But the magic of Ponzi is that it's always the other guy, the next guy, the not smart enough guy,
who will get burned. You'd be better to play slot machines or buy
lottery tickets -- at least the potential payout isn't overstated by
250%.
In addition to the perpetual-growth Ponzi scheme, and the 'outperform
the market' con, brokers also make scads of money from IPOs -- initial
public offerings. As James Surowiecki has elegantly pointed out,
the IPO is a scam by which an aptly-named 'syndicate' of investment
firms ('underwriters') buy a mass of shares from the company 'going
public', at about half the price per share they know they can flog them
to gullible investors, many of whom rely on these very brokers for investment advice.
They then dump their shares on these investors, knowing that the price
will promptly drop back close to the IPO price. The underwriting
brokers get rich, and the unsuspecting customers get burned.
That's the reason Surowiecki and others, most recently Lawrence Fisher
in yesterday's excellent analysis over at our mother ship Salon.com,
have urged Google, potentially the most lucrative IPO of all time, to
screw the brokers and either sell all the shares directly to the public
by auction, or, even better, not to go public at all, and save the
delirious investors the grief they will suffer when they find out
Google has no direct line to God, and hence isn't worth a million
dollars a share.
Eventually we, or our descendents, will learn (or have no choice but)

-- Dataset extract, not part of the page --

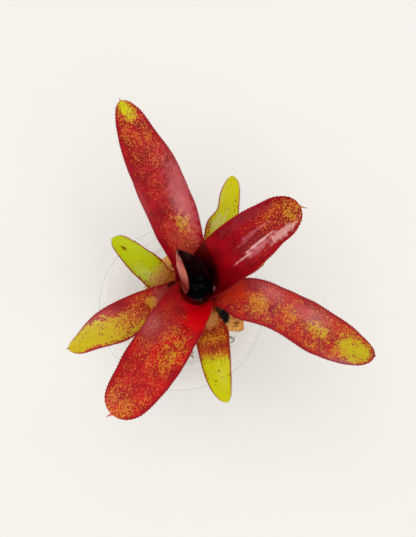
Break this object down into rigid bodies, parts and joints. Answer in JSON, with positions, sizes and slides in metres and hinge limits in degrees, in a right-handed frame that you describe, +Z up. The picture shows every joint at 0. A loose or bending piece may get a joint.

to 'just say no' to dysfunctional stock markets and all the evils they
breed. Until then, we'll continue to be addicted to short-term
thinking, the illusion of perpetual growth, paying too much for
everything we buy, subsidizing public companies with our taxpayer
dollars, downsizing and outsourcing and offshoring as 'productivity
enhancement', and putting up with the atrocious greed, corruption and
devastation of insatiable global corporations that pull the strings of
politicians like puppeteers, all in the name of 'maximizing shareholder
value'. It's addictive gambling with a staggering cost, it's insane,
and it's fraud.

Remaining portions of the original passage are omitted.